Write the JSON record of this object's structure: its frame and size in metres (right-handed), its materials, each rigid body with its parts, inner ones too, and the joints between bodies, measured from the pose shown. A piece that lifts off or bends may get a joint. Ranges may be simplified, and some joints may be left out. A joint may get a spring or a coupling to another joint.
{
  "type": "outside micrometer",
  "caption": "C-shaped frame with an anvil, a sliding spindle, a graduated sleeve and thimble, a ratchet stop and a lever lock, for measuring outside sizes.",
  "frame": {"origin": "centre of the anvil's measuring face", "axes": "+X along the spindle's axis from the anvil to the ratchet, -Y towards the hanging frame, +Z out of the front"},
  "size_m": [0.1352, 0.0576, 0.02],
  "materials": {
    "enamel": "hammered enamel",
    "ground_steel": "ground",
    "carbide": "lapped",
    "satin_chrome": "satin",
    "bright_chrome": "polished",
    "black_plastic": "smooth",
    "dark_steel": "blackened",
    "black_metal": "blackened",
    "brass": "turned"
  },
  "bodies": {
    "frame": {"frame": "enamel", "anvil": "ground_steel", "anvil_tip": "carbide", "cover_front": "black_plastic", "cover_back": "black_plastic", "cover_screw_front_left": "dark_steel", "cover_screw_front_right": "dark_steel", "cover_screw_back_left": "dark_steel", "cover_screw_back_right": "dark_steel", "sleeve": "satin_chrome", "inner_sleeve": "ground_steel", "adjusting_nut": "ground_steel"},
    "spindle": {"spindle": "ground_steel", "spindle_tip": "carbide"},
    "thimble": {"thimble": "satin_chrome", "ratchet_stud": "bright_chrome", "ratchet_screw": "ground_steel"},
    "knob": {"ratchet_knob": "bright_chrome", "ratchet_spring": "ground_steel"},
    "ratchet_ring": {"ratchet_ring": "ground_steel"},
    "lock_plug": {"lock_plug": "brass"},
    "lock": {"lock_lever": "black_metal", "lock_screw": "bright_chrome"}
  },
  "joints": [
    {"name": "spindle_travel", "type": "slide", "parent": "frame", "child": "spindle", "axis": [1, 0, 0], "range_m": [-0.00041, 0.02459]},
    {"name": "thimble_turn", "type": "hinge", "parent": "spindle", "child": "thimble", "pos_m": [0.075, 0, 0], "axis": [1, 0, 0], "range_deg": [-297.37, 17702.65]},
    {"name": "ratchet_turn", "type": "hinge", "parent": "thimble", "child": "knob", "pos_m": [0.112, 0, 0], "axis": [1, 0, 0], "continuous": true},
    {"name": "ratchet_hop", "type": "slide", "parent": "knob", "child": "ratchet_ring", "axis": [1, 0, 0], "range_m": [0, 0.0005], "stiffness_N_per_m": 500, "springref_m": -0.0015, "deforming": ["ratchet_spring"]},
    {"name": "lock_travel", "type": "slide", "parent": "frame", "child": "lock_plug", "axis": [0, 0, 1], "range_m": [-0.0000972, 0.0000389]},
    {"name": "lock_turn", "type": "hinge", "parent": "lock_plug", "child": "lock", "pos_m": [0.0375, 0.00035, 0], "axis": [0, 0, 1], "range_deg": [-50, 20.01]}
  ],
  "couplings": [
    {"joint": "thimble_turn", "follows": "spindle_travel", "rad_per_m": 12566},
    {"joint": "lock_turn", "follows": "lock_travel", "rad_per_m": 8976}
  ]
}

===============

**Directions for this task**:
Write out all the data again, exactly as it appears.

**Solution below**:
Write the JSON record of this object's structure: its frame and size in metres (right-handed), its materials, each rigid body with its parts, inner ones too, and the joints between bodies, measured from the pose shown. A piece that lifts off or bends may get a joint. Ranges may be simplified, and some joints may be left out. A joint may get a spring or a coupling to another joint.
{
  "type": "outside micrometer",
  "caption": "C-shaped frame with an anvil, a sliding spindle, a graduated sleeve and thimble, a ratchet stop and a lever lock, for measuring outside sizes.",
  "frame": {"origin": "centre of the anvil's measuring face", "axes": "+X along the spindle's axis from the anvil to the ratchet, -Y towards the hanging frame, +Z out of the front"},
  "size_m": [0.1352, 0.0576, 0.02],
  "materials": {
    "enamel": "hammered enamel",
    "ground_steel": "ground",
    "carbide": "lapped",
    "satin_chrome": "satin",
    "bright_chrome": "polished",
    "black_plastic": "smooth",
    "dark_steel": "blackened",
    "black_metal": "blackened",
    "brass": "turned"
  },
  "bodies": {
    "frame": {"frame": "enamel", "anvil": "ground_steel", "anvil_tip": "carbide", "cover_front": "black_plastic", "cover_back": "black_plastic", "cover_screw_front_left": "dark_steel", "cover_screw_front_right": "dark_steel", "cover_screw_back_left": "dark_steel", "cover_screw_back_right": "dark_steel", "sleeve": "satin_chrome", "inner_sleeve": "ground_steel", "adjusting_nut": "ground_steel"},
    "spindle": {"spindle": "ground_steel", "spindle_tip": "carbide"},
    "thimble": {"thimble": "satin_chrome", "ratchet_stud": "bright_chrome", "ratchet_screw": "ground_steel"},
    "knob": {"ratchet_knob": "bright_chrome", "ratchet_spring": "ground_steel"},
    "ratchet_ring": {"ratchet_ring": "ground_steel"},
    "lock_plug": {"lock_plug": "brass"},
    "lock": {"lock_lever": "black_metal", "lock_screw": "bright_chrome"}
  },
  "joints": [
    {"name": "spindle_travel", "type": "slide", "parent": "frame", "child": "spindle", "axis": [1, 0, 0], "range_m": [-0.00041, 0.02459]},
    {"name": "thimble_turn", "type": "hinge", "parent": "spindle", "child": "thimble", "pos_m": [0.075, 0, 0], "axis": [1, 0, 0], "range_deg": [-297.37, 17702.65]},
    {"name": "ratchet_turn", "type": "hinge", "parent": "thimble", "child": "knob", "pos_m": [0.112, 0, 0], "axis": [1, 0, 0], "continuous": true},
    {"name": "ratchet_hop", "type": "slide", "parent": "knob", "child": "ratchet_ring", "axis": [1, 0, 0], "range_m": [0, 0.0005], "stiffness_N_per_m": 500, "springref_m": -0.0015, "deforming": ["ratchet_spring"]},
    {"name": "lock_travel", "type": "slide", "parent": "frame", "child": "lock_plug", "axis": [0, 0, 1], "range_m": [-0.0000972, 0.0000389]},
    {"name": "lock_turn", "type": "hinge", "parent": "lock_plug", "child": "lock", "pos_m": [0.0375, 0.00035, 0], "axis": [0, 0, 1], "range_deg": [-50, 20.01]}
  ],
  "couplings": [
    {"joint": "thimble_turn", "follows": "spindle_travel", "rad_per_m": 12566},
    {"joint": "lock_turn", "follows": "lock_travel", "rad_per_m": 8976}
  ]
}